| What the task asks |
Lines containing "Blender" are to be counted. Report the count alone.

| Data to process |
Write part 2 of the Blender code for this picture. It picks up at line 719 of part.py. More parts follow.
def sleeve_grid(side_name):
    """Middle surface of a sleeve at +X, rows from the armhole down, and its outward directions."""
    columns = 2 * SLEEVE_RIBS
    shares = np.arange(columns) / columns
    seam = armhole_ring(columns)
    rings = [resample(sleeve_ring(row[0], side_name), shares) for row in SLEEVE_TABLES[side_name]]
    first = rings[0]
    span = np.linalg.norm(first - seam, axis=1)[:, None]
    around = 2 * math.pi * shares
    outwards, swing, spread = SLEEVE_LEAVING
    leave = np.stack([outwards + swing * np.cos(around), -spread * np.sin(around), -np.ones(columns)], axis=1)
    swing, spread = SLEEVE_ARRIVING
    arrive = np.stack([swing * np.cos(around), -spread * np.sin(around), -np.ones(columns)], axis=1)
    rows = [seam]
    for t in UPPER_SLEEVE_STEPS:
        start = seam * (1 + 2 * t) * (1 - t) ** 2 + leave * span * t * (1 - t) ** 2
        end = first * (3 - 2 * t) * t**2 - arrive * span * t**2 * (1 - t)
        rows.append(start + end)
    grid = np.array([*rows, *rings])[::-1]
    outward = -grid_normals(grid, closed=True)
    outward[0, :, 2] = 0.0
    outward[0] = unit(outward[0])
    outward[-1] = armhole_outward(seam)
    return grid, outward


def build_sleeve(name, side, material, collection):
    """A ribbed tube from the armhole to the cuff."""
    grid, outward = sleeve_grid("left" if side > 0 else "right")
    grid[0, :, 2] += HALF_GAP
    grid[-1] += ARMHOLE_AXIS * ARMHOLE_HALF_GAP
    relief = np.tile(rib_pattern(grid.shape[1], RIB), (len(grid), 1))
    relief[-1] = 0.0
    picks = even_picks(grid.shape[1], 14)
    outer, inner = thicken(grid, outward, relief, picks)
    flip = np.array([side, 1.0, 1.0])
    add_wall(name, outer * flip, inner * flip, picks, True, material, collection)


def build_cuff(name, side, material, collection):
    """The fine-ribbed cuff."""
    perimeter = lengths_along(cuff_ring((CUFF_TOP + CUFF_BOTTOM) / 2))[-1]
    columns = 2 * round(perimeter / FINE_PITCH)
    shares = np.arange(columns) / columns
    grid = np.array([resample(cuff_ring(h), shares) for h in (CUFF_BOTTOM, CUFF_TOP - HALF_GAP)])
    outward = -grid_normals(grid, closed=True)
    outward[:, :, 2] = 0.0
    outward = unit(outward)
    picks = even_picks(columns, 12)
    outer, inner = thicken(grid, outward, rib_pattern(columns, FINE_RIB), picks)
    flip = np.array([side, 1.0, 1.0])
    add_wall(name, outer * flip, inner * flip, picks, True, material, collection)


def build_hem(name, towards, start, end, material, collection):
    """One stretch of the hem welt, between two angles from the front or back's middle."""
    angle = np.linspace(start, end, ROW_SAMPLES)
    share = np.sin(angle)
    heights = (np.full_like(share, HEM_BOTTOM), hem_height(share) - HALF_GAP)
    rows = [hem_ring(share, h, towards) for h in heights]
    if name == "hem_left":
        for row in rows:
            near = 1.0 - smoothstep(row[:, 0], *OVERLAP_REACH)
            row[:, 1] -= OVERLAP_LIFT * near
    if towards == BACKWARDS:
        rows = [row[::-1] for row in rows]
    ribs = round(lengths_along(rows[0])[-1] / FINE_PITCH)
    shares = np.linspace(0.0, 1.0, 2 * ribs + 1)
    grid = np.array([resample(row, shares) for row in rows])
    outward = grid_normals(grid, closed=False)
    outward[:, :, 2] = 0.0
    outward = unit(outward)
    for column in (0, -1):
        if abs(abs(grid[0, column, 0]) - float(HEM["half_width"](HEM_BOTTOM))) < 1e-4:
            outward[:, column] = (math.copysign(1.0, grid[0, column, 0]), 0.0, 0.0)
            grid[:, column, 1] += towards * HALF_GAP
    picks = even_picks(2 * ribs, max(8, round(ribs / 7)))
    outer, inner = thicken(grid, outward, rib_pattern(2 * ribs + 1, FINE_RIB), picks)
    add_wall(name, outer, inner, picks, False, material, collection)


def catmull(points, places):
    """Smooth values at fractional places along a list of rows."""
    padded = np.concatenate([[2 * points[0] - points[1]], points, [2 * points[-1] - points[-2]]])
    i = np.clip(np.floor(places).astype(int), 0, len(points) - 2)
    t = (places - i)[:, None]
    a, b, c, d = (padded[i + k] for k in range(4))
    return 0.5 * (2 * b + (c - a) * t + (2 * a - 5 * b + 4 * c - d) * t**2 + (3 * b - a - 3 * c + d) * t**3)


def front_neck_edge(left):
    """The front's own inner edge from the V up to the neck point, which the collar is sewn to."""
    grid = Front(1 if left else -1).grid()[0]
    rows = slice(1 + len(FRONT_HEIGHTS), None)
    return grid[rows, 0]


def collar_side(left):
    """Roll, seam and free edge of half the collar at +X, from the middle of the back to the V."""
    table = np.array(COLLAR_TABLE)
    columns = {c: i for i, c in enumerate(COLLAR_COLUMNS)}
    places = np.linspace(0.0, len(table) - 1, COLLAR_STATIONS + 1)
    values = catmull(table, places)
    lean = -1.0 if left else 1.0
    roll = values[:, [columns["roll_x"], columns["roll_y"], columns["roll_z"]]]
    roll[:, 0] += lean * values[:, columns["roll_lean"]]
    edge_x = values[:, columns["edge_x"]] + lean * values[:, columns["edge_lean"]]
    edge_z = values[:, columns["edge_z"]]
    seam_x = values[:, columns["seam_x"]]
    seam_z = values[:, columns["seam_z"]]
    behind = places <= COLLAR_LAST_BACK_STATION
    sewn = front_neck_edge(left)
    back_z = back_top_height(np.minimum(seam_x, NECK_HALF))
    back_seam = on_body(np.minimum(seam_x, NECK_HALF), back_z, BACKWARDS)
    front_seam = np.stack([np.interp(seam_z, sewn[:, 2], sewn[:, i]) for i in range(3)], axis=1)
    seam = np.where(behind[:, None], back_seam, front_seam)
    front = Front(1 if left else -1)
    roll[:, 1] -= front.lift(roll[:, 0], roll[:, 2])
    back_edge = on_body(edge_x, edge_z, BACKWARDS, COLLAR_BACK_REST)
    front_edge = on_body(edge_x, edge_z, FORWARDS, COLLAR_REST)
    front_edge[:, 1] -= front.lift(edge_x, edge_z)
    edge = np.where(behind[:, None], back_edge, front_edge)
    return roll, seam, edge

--

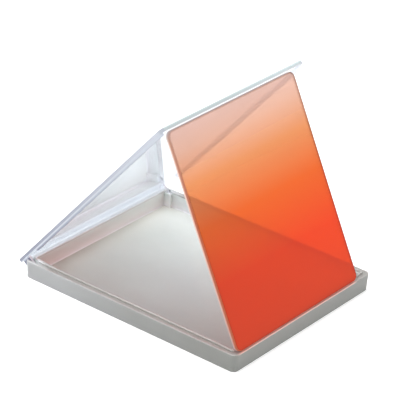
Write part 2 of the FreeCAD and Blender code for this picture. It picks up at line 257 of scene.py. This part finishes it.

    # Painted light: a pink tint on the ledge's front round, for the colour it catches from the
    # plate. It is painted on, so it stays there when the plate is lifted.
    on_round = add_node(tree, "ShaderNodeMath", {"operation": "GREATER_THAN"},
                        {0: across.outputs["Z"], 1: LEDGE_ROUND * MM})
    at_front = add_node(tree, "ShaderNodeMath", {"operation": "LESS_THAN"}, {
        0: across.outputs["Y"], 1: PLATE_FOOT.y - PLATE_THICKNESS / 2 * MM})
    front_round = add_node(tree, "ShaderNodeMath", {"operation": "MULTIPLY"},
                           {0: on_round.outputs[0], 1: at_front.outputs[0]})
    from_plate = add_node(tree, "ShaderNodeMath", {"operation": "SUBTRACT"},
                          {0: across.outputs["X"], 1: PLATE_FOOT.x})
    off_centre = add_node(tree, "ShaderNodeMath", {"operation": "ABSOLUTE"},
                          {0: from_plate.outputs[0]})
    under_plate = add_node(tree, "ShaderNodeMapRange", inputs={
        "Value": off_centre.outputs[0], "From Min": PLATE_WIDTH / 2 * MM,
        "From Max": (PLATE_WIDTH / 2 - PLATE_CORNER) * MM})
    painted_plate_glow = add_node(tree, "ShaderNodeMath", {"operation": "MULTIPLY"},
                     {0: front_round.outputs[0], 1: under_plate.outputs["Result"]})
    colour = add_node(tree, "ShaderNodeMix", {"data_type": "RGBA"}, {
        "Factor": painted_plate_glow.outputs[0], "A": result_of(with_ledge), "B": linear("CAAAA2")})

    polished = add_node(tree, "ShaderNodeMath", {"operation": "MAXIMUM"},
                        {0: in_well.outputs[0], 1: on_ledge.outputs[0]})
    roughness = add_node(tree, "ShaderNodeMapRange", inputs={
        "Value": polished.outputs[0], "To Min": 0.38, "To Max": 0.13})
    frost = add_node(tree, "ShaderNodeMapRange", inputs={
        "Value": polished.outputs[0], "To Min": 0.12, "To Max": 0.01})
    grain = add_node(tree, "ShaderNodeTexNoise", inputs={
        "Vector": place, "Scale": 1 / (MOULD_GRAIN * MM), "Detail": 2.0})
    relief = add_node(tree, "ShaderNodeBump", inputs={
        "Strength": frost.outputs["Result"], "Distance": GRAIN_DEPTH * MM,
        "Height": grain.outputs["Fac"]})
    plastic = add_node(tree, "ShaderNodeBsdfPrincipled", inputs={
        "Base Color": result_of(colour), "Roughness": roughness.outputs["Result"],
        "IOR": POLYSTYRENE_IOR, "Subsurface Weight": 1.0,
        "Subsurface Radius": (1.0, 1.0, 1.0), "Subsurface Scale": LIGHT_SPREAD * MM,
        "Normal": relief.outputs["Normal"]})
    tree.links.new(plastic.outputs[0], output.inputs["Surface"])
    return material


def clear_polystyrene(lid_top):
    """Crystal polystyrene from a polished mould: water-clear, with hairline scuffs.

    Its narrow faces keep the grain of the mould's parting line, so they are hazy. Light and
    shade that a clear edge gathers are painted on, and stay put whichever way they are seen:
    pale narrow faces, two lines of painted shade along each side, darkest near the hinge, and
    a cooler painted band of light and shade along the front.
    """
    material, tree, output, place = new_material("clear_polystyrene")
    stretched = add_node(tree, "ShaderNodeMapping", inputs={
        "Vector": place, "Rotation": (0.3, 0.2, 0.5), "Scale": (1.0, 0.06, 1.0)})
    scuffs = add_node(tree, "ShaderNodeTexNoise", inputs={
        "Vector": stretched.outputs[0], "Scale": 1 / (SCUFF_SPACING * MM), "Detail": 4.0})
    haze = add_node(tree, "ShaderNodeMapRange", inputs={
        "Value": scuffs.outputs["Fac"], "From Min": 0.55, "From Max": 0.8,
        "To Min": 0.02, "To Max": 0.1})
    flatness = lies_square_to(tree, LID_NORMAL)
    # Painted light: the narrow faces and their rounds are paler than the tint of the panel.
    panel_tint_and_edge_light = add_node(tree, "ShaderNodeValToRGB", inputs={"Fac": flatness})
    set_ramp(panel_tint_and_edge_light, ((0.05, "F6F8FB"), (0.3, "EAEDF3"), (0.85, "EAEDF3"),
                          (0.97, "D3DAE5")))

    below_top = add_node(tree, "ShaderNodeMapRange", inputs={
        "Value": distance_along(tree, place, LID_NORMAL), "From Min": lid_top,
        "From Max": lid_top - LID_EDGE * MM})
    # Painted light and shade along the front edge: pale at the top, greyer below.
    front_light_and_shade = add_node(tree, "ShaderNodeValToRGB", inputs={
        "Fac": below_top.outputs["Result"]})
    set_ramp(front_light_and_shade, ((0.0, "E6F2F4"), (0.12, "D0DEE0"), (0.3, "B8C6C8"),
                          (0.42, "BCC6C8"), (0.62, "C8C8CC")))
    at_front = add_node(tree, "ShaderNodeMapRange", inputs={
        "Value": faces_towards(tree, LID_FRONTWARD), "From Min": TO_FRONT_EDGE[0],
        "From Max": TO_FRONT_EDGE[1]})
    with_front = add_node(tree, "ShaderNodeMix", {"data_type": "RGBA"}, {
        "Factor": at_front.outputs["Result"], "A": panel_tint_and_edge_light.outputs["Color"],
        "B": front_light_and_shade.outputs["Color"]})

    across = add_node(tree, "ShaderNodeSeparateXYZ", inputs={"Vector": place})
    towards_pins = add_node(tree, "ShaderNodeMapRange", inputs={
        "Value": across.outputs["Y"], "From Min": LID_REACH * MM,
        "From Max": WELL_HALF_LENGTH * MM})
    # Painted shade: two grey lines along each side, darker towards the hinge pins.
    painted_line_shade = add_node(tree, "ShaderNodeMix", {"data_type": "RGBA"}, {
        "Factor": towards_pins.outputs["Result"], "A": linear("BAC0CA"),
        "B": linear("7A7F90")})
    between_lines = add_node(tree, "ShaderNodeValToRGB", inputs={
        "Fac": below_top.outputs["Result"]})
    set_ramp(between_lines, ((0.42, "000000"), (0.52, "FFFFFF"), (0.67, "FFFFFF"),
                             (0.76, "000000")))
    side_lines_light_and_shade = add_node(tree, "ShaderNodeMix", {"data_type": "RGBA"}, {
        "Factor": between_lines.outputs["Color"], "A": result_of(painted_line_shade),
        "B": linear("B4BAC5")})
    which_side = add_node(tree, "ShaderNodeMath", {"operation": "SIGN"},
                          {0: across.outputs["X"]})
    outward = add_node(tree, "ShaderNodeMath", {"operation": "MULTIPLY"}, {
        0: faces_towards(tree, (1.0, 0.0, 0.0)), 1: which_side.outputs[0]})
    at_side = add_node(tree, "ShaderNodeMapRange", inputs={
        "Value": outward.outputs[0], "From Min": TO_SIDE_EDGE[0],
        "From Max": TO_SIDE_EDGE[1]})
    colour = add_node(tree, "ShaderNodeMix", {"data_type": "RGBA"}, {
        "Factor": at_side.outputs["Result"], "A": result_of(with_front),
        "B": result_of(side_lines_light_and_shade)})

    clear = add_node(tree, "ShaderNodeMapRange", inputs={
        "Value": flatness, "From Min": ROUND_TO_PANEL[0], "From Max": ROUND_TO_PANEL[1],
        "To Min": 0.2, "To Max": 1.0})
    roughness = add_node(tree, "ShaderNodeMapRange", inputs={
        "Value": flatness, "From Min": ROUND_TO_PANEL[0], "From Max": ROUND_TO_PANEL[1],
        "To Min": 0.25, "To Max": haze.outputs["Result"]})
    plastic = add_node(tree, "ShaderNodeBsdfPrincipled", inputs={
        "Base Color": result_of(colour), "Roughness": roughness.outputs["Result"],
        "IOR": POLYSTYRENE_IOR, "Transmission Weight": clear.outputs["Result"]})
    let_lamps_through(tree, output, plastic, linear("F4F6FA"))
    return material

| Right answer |
2